* Exercise details
Look through the material below and copy exactly the lines from the line with "const finish = (color, roughness) =>" to the line with "points = [vertex.co", those two lines included.
———
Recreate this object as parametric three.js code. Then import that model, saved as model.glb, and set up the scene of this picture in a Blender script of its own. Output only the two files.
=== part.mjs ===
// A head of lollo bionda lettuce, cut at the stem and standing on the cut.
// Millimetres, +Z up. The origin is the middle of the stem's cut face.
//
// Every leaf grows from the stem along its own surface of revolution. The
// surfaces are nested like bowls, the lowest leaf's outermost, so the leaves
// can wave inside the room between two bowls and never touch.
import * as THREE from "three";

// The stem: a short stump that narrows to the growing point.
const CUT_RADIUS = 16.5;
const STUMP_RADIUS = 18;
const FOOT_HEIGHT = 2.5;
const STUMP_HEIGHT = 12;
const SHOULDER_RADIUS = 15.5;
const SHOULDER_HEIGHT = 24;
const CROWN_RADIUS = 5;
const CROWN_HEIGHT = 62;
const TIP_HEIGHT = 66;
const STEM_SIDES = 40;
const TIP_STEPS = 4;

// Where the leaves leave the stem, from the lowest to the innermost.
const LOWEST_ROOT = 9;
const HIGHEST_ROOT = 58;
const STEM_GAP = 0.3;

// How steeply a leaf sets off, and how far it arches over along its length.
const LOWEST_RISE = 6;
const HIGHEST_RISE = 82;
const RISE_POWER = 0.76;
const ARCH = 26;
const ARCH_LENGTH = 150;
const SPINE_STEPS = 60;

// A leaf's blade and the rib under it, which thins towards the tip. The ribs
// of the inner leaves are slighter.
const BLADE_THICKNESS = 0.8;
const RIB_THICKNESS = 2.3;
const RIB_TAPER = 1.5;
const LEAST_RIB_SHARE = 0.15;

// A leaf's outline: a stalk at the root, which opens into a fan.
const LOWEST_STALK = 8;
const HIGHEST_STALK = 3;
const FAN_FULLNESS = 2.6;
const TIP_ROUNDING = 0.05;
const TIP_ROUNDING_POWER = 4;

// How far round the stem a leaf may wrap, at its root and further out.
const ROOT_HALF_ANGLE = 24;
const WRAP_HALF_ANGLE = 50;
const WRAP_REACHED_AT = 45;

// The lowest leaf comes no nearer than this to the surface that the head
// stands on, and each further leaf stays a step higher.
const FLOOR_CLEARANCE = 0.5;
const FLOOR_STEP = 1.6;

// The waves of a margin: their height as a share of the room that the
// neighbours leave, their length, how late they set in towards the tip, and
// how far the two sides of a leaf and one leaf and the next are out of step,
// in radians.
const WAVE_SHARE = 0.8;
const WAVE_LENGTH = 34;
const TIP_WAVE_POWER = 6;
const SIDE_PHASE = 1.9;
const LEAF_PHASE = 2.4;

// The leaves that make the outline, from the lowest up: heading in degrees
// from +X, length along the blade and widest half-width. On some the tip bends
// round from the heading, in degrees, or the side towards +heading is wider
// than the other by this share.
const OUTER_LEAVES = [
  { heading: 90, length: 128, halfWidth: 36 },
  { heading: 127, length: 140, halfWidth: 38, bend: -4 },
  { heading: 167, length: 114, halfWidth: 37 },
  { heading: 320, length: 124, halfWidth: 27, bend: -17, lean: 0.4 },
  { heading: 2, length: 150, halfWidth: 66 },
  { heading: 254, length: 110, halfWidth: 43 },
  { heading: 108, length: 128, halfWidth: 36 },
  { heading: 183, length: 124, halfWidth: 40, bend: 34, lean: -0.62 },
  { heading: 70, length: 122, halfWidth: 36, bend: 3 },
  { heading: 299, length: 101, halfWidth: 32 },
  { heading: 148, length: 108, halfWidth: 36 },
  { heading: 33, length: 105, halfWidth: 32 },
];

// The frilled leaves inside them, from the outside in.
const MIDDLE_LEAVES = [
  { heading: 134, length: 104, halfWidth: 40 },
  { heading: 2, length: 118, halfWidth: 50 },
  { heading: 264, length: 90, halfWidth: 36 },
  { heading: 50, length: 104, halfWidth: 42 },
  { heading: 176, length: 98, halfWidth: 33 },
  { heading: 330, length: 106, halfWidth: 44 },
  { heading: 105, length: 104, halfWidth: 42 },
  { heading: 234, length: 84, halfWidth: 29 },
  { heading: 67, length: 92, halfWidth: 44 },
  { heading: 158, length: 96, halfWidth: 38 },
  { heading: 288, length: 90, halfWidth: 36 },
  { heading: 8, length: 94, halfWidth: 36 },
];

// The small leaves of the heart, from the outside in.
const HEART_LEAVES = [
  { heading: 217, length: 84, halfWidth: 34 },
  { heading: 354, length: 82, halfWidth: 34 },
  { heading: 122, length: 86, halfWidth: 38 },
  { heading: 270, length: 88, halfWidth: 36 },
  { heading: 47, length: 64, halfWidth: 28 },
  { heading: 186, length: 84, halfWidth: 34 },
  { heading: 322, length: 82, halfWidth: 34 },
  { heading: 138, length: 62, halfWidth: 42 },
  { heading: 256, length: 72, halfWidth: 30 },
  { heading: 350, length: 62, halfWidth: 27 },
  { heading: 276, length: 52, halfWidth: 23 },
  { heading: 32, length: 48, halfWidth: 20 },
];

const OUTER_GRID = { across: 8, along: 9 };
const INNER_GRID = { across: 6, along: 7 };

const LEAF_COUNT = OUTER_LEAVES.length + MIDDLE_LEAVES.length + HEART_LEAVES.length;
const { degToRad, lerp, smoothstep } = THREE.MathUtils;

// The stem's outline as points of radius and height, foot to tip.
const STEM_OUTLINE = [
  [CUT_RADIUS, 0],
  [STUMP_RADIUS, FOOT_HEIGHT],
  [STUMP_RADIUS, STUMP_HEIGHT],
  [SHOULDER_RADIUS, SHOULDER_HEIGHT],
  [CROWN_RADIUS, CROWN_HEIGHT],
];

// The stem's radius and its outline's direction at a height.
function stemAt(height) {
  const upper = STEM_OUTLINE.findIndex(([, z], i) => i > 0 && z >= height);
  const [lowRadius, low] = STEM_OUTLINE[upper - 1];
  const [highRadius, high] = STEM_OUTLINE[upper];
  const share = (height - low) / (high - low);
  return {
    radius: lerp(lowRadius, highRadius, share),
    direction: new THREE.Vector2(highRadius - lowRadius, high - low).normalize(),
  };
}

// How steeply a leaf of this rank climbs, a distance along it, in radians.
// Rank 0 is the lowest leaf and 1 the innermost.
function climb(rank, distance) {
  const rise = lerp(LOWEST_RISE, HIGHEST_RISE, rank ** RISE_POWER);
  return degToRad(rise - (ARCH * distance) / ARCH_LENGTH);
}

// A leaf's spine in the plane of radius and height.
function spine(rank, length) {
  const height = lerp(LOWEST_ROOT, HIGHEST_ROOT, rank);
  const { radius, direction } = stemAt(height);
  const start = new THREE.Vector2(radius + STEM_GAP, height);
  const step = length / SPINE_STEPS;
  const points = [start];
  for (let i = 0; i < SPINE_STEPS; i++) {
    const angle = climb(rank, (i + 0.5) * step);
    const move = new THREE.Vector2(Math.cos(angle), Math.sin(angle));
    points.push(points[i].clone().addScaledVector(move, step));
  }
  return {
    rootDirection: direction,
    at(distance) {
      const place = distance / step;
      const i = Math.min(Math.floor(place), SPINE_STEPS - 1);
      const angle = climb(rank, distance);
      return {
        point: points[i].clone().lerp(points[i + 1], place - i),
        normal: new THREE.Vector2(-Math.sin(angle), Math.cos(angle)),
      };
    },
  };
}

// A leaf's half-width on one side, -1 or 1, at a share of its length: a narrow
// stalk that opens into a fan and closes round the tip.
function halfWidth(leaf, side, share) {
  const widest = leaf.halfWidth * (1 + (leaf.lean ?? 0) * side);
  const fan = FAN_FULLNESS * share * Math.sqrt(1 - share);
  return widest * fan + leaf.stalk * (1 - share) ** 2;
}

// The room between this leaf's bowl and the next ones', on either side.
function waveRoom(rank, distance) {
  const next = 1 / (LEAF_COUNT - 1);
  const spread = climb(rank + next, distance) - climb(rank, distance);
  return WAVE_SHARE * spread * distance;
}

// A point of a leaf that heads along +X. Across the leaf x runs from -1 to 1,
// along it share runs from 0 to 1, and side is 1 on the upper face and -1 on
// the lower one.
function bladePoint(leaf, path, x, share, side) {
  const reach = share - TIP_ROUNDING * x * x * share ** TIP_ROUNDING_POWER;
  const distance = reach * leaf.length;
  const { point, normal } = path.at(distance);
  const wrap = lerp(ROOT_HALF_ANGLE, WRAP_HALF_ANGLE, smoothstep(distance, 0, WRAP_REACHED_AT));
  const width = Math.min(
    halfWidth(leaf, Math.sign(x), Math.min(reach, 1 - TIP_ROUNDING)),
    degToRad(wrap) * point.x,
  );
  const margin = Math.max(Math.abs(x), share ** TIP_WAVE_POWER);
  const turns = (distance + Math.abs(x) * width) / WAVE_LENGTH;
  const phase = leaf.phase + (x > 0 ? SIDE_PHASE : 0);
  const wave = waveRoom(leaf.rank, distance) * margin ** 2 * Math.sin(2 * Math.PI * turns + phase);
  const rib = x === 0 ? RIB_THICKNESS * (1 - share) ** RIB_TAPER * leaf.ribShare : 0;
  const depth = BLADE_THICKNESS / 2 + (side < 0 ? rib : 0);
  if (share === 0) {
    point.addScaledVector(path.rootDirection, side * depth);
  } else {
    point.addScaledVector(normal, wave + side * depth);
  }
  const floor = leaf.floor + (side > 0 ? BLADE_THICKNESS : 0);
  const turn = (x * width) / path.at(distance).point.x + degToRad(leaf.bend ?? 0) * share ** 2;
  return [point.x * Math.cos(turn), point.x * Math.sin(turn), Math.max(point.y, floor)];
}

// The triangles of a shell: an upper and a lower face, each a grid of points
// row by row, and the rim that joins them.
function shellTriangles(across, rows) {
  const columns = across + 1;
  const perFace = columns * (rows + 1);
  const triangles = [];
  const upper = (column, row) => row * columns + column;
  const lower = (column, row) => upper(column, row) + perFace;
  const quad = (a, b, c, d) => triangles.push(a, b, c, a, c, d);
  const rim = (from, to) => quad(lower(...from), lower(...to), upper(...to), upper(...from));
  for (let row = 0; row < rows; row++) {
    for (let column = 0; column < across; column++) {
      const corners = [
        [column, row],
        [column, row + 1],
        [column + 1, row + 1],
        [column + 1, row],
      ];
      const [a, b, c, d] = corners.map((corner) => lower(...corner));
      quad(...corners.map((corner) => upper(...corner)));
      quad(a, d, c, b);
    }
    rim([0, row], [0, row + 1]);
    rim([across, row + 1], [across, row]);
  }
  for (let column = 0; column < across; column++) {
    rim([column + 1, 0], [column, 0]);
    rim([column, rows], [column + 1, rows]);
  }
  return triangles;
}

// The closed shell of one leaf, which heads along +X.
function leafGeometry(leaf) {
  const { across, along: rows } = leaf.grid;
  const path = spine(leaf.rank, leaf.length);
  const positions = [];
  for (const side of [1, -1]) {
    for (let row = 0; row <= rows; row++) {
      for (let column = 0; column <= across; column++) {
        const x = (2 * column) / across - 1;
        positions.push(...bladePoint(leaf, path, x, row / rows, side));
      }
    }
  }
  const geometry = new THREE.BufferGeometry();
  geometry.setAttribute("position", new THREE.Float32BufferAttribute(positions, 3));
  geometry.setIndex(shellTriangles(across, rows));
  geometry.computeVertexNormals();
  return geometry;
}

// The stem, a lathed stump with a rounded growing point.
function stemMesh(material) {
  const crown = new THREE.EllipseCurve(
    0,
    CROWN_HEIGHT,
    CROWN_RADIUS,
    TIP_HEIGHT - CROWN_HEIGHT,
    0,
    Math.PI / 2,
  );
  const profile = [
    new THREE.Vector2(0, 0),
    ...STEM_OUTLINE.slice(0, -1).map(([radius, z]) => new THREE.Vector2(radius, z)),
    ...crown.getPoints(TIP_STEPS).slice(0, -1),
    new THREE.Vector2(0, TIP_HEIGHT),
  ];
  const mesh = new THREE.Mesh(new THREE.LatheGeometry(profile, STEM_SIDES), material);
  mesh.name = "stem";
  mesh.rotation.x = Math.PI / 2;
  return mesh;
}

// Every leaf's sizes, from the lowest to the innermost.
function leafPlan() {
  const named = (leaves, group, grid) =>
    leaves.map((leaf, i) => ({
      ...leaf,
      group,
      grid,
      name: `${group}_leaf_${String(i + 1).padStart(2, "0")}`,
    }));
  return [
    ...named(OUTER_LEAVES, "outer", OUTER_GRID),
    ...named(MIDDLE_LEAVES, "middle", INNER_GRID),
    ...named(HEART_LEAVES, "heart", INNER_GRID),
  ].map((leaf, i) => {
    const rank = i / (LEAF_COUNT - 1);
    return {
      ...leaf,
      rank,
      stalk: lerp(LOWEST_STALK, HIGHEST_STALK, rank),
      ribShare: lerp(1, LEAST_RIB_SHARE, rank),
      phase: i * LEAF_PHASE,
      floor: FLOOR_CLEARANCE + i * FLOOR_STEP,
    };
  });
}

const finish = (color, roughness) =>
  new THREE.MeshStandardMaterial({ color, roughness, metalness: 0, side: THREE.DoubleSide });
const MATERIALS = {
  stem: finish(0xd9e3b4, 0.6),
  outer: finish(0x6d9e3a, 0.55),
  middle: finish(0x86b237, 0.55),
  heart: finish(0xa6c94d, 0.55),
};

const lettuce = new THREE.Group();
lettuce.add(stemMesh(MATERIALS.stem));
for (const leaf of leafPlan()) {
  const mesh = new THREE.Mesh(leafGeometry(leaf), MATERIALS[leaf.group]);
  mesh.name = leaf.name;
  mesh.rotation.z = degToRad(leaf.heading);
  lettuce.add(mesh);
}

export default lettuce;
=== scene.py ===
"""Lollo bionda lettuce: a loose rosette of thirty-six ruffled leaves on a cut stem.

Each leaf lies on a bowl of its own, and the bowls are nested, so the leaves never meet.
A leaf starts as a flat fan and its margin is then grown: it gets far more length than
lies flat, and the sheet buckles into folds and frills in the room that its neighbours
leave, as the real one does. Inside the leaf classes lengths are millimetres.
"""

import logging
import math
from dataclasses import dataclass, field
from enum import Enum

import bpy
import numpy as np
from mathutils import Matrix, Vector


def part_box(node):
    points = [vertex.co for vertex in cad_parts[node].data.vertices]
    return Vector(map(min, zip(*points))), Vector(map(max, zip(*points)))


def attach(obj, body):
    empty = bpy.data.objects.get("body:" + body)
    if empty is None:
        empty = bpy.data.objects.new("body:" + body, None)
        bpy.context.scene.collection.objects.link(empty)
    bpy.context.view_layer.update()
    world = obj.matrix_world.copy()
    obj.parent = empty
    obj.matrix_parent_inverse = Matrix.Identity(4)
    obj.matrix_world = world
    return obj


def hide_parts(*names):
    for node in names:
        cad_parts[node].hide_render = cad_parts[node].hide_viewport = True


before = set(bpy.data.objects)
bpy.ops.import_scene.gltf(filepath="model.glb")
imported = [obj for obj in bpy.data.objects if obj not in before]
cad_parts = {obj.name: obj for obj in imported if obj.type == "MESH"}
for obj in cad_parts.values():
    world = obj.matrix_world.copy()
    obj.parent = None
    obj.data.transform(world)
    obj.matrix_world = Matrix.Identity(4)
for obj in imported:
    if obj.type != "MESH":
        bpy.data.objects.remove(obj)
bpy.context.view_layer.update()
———
* Exercise answer
const finish = (color, roughness) =>
  new THREE.MeshStandardMaterial({ color, roughness, metalness: 0, side: THREE.DoubleSide });
const MATERIALS = {
  stem: finish(0xd9e3b4, 0.6),
  outer: finish(0x6d9e3a, 0.55),
  middle: finish(0x86b237, 0.55),
  heart: finish(0xa6c94d, 0.55),
};

const lettuce = new THREE.Group();
lettuce.add(stemMesh(MATERIALS.stem));
for (const leaf of leafPlan()) {
  const mesh = new THREE.Mesh(leafGeometry(leaf), MATERIALS[leaf.group]);
  mesh.name = leaf.name;
  mesh.rotation.z = degToRad(leaf.heading);
  lettuce.add(mesh);
}

export default lettuce;
=== scene.py ===
"""Lollo bionda lettuce: a loose rosette of thirty-six ruffled leaves on a cut stem.

Each leaf lies on a bowl of its own, and the bowls are nested, so the leaves never meet.
A leaf starts as a flat fan and its margin is then grown: it gets far more length than
lies flat, and the sheet buckles into folds and frills in the room that its neighbours
leave, as the real one does. Inside the leaf classes lengths are millimetres.
"""

import logging
import math
from dataclasses import dataclass, field
from enum import Enum

import bpy
import numpy as np
from mathutils import Matrix, Vector


def part_box(node):
    points = [vertex.co for vertex in cad_parts[node].data.vertices]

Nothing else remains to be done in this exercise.